Desde tiempos ancestrales, el ser humano ha utilizado máscaras para rituales, celebraciones, guerras o entretenimiento. Más allá de su función estética o cultural, las máscaras (y por extensión, los disfraces) cumplen un papel profundo en la psicología y el comportamiento humano. ¿Qué ocurre dentro de nosotros cuando nos ocultamos detrás de otra identidad? ¿Por qué, al cubrirnos el rostro, parece liberarse algo que normalmente mantenemos reprimido?
La psicología social ha estudiado ampliamente cómo el anonimato afecta la conducta. El fenómeno de la desindividuación, por ejemplo, sugiere que, al perder nuestra identidad visible, también disminuye nuestra sensación de responsabilidad individual. Al usar una máscara o disfraz, la persona no solo oculta su rostro, sino también parte de su autoconciencia. Este estado puede liberar aspectos de la personalidad que normalmente están reprimidos por normas sociales o por el deseo de mantener una imagen ante los demás.
Un claro ejemplo de esto son las celebraciones como el Halloween. En este contexto, adultos y niños por igual adoptan roles que raramente se permitirían en la vida cotidiana. El tímido puede volverse extrovertido, el serio puede jugar a ser cómico, el inseguro puede transformarse en un héroe. Esta transformación temporal no solo es permitida, sino a menudo celebrada. El disfraz funciona aquí como una especie de “licencia psicológica” para explorar otras facetas del yo.
Carl Jung hablaba del concepto de la “persona”, esa máscara social que todos llevamos puesta día a día. Según Jung, todos representamos papeles frente a los demás: el hijo, el jefe, el amigo, el ciudadano. En ese sentido, las máscaras físicas no hacen más que materializar lo que psicológicamente ya está presente. Sin embargo, al hacerlo visible, nos permite tomar conciencia de lo que solemos ocultar.
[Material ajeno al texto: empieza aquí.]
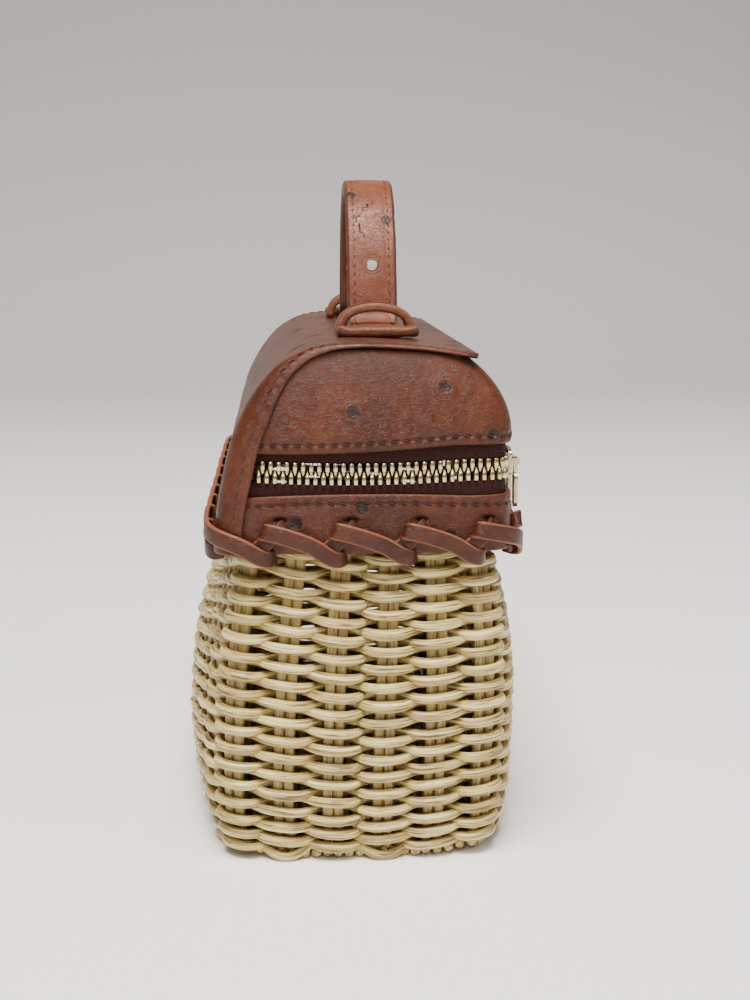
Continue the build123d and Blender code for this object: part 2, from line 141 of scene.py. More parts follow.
def spline(points, count):
    """Smooth curve through points (Catmull-Rom), resampled evenly by length."""
    points = np.asarray(points, dtype=float)
    padded = np.concatenate([[2 * points[0] - points[1]], points, [2 * points[-1] - points[-2]]])
    pieces = []
    t = np.linspace(0, 1, 24, endpoint=False)[:, None]
    for a, b, c, d in zip(padded, padded[1:], padded[2:], padded[3:]):
        pieces.append(
            b + 0.5 * t * (c - a)
            + t**2 * (a - 2.5 * b + 2 * c - 0.5 * d)
            + t**3 * (1.5 * b - 1.5 * c + 0.5 * d - 0.5 * a)
        )
    pieces.append(points[-1:])
    return resample(np.concatenate(pieces), count)


def path_tangents(path, closed=False):
    if closed:
        return unit(np.roll(path, -1, 0) - np.roll(path, 1, 0))
    return unit(np.gradient(path, axis=0))


def left_of(line):
    """Normals to the left of a flat line."""
    tangent = path_tangents(line)
    return np.stack([-tangent[:, 1], tangent[:, 0]], 1)


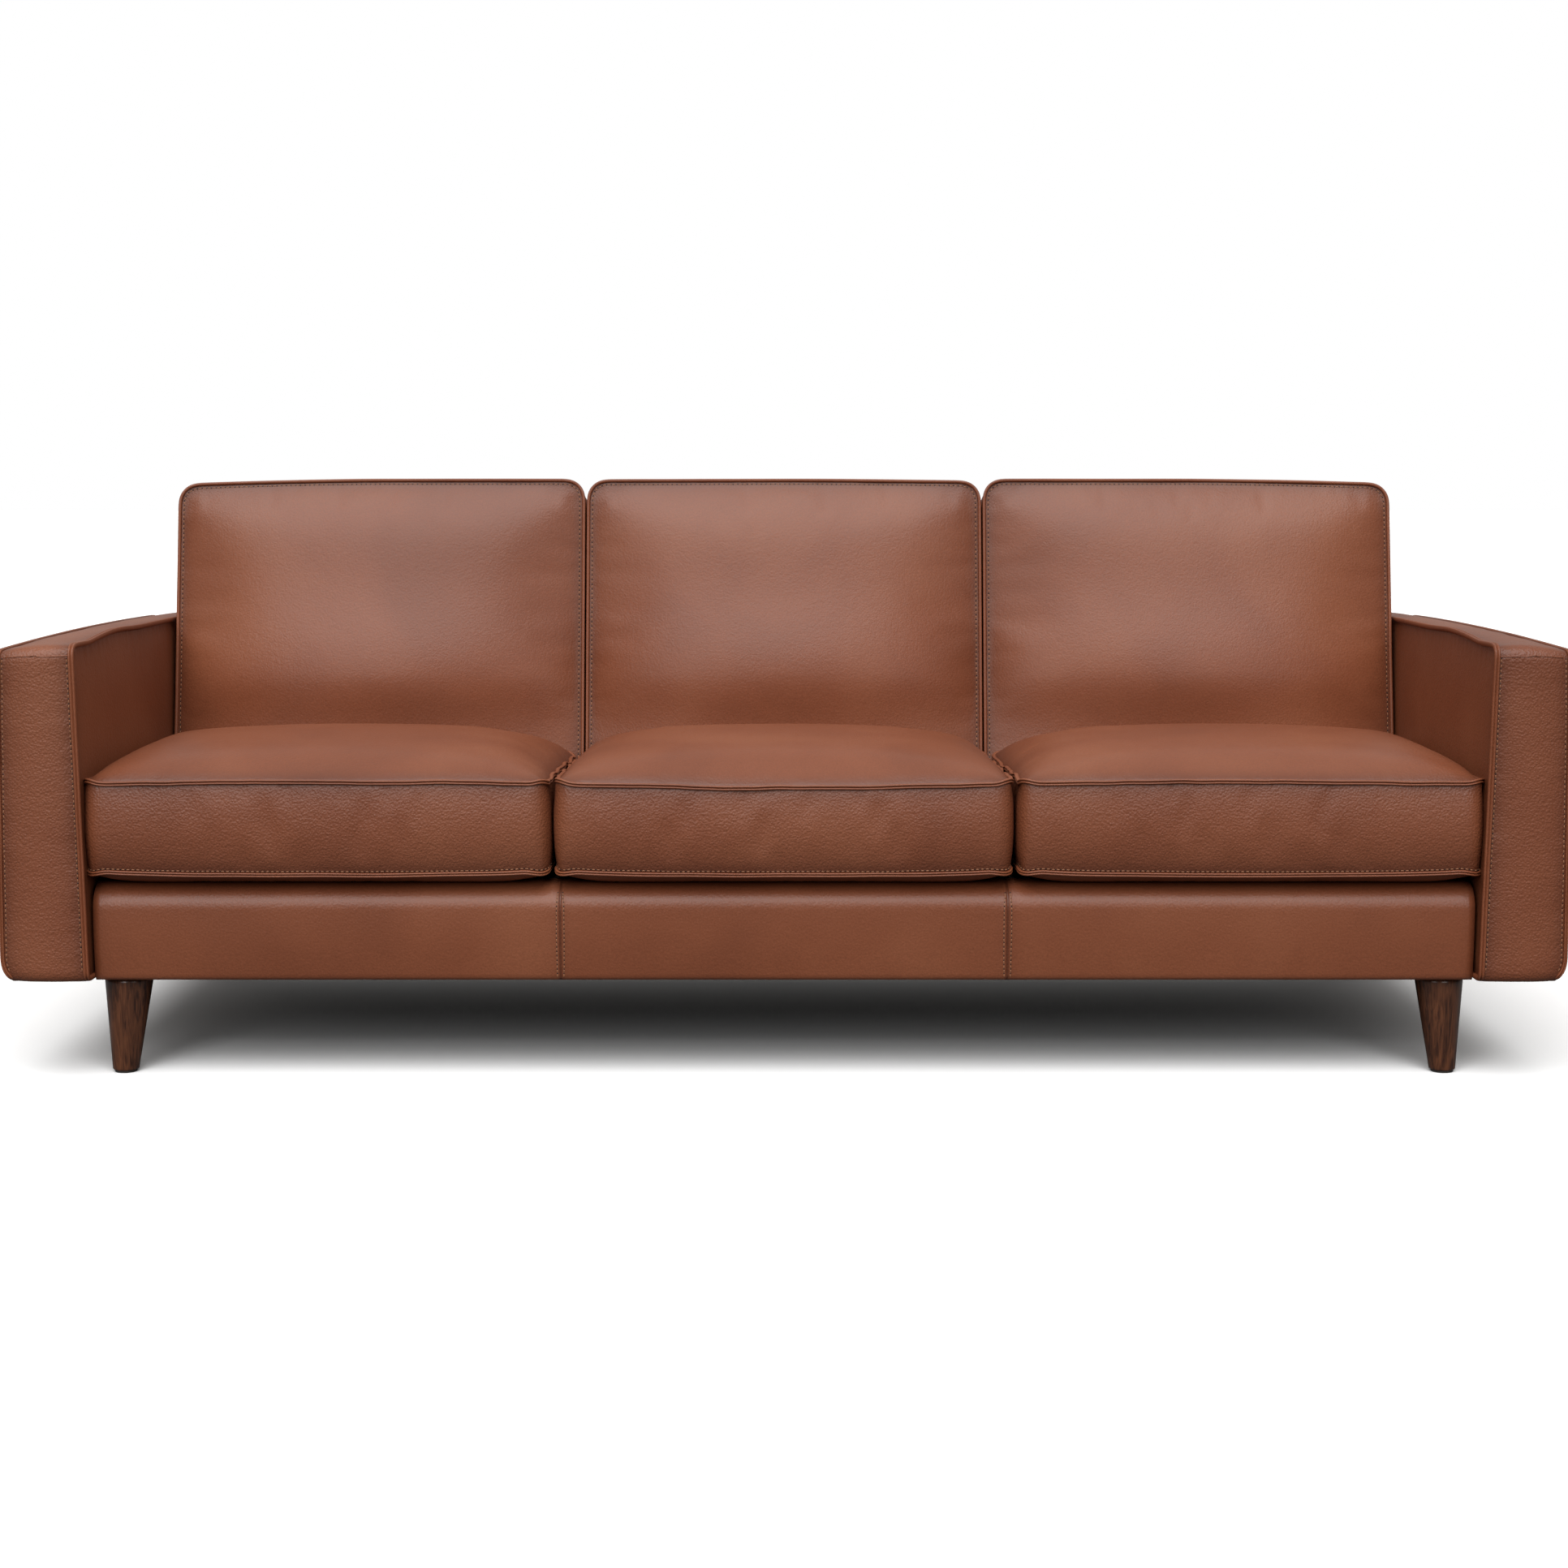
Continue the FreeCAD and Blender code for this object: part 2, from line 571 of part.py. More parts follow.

También existe un reverso más oscuro en esta dinámica. Al ampararse en el anonimato, algunas personas pueden actuar sin inhibiciones éticas. Lo vemos en el comportamiento de multitudes enmascaradas o en usuarios anónimos en redes sociales, donde la falta de identidad puede llevar al acoso, la agresión o la desinformación. Aquí, la máscara deja de ser un canal de expresión y se convierte en una barrera de impunidad.
No obstante, en contextos terapéuticos o artísticos, el uso de máscaras puede ser liberador y transformador. En la dramaterapia, por ejemplo, los pacientes exploran emociones a través de personajes ficticios, utilizando máscaras para acceder a sentimientos que normalmente les resultan inaccesibles. Paradójicamente, al ocultar el rostro, algunos logran mostrarse con mayor autenticidad.
Quizás el valor más profundo de la máscara reside en su capacidad de revelar, más que de ocultar. Al permitirnos jugar con identidades, ensayar conductas y explorar emociones, las máscaras nos enfrentan con nuestras múltiples caras internas. En el juego del disfraz no solo fingimos ser otros; muchas veces descubrimos partes olvidadas de nosotros mismos.
Al final, todos llevamos máscaras, incluso sin darnos cuenta. Y quizás, el mayor acto de valentía no sea quitárnoslas por completo, sino aprender a mirar con honestidad lo que hay detrás de cada una.